422), one character eventually concludes. But such planning is rendered impotent
by the constricting vines. Destiny is not in the characters' hands. At best,
Jeff can struggle to stay alive for just a few days longer. Escape, the
ultimate questions of life and death, are not in their hands.
Amidst all
this, Smith's prose is not flashy but is often quite good, especially when it comes
to the creation of specific and horrific images, the best of which is, I
believe, the following: He believed that
if he were to cut himself at this spot, just the smallest of incisions, the
plant would tumble outward into the light, smeared with his blood, like some
horrific newborn, writhing and twisting its flowers opening and closing, a
dozen tiny mouths begging to be fed. (p. 300) The characters begin hard to
tell apart, and the women could have used more differentiation, but Jeff and
Eric both come off extremely well, the former characterized by his utter
determination and the latter by his perpetual and ultimately mad wordgames,
making increasingly frightened word chains that begin with a certain letter, such as: Dreaming, delirium, dying… (p. 300) Mathias,
too, has a quiet strength about him, one that promises powerful things to come.
All of this
potential – the set up, the claustrophobia, the questions of planning and
identity, the characters – isn't so much squandered as let sit. Having laid the
groundwork, Smith proceeds to capitalize on none of it, and it was in the last
few pages of the novel that I realized my worst fears were going to come true –
none of it was going anywhere. The Ruins
is at once far too long and far too short. At 500 pages, it is a fair bit
longer than the average horror novel. By switching among perspectives, Smith is
able to keep the tension up for most of that length, but, at some point, the
reader stops and wonders what's happened and where it's all going. And while The Ruins had five hundred pages worth
of buildup, it has none at all of answers, climax, or development.
The chief
problem with it all is the abrupt ending, coming from nowhere to slay the whole
cast without any dignity or, save in one fantastic case, any climax. The
buildup of interpersonal tension, of questions of what survival is worth
morally, of different plans – all of that goes nowhere. After the fairly early
revelation that it is not only malevolent but sentient, the vine goes nowhere.

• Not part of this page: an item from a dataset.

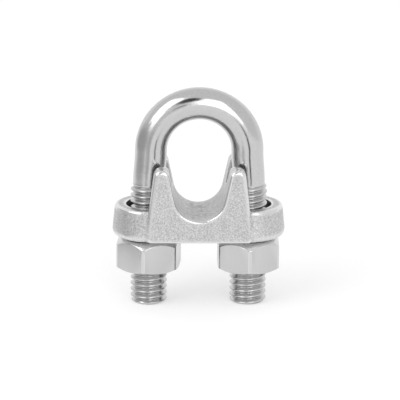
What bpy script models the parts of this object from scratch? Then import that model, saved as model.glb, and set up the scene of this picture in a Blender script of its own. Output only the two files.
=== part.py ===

Its origins remain an utter mystery. It has some grand evil plan for the
characters' demise, we are told, but things never come to that point, and it
comes to nothing. All of the rising tension and promises Smith makes add up to nothing. The climax could have
been slotted in at page two hundred without significant alteration.
Perhaps
because of his quote on the cover, The
Ruins invites comparisons to Stephen King. Specifically, in my mind, to some
of the stories in Skeleton Crew.
One gets the sense that Smith is attempting to be the collection's highpoint, "The
Mist": an epic in terms of impact and emotion, even if confined to a single
area, a statement about man's purpose and abilities in the face of
inevitability and the world beyond him. He doesn't quite make it. In addition, The Ruins seems to be striving to be "Survivor
Type," the horrific tale of a man who will do absolutely anything to survive. But
the characters in The Ruins are never
pushed to that point; though disaster is perpetually looming, and though Jeff makes grim statements, they are never
actually made to face the consequences of their hard decisions.
Ultimately,
the King story that most resembles The Ruins is "The Raft". In both, young Americans (joined in the novel by nicely
exotic foreigners) enter a seemingly innocuous area for relaxation and are
relentlessly pursued, hemmed in, and then slaughtered by an utterly
inexplicable force. In my review of Skeleton
Crew, I said that The Raft was "extremely enjoyable," and it was.
It was darkly claustrophobic, filled with inevitability and doom, and it didn't
overstay its welcome. The first two certainly apply to The Ruins. The last one, not so much. It's not that the formula
doesn't work for Smith. It does. Most of The
Ruins is suspenseful and well done. It's just that he doesn't hit a single
note that King doesn't, and he takes more than ten times as long to hit those
notes. Without anything (anything at all) else thrown in, the story can't
sustain itself over that kind of expansion. It's not so much weak as it is empty,
desperately needing either an additional hundred pages to fulfill every promise
and leave the reader stunned by its power or a pruning of two or three hundred
pages to function as a lean and mean blow to the gut.
As is, The Ruins isn't bad at all, and you'll
certainly be entertained while reading it. But it doesn't break any new ground,
and, no matter how important an ancient mine shaft may be to the story, it
doesn't go deeply enough at all into its own well trodden soil to justify
itself. An acceptable horror novel?
Sure, I'll give it that. Best of the new century? Not even close.
I haven't read the book, but the movie was surprisingly interesting to watch. I thought it would be one of "those movies", like "House of Wax" or "Alone in the Dark".
ReplyDeleteI actually can't say I've seen either "House of Wax" or "Alone in the Dark." Or (just to strike out three for three), "The Ruins" for that matter, though I did get all the way to checking on netflix for the last of those when I wrapped the book up. I could see this being an effective film, certainly, though I think the ending (and all that led up to it in light of it) would still pose a hefty problem.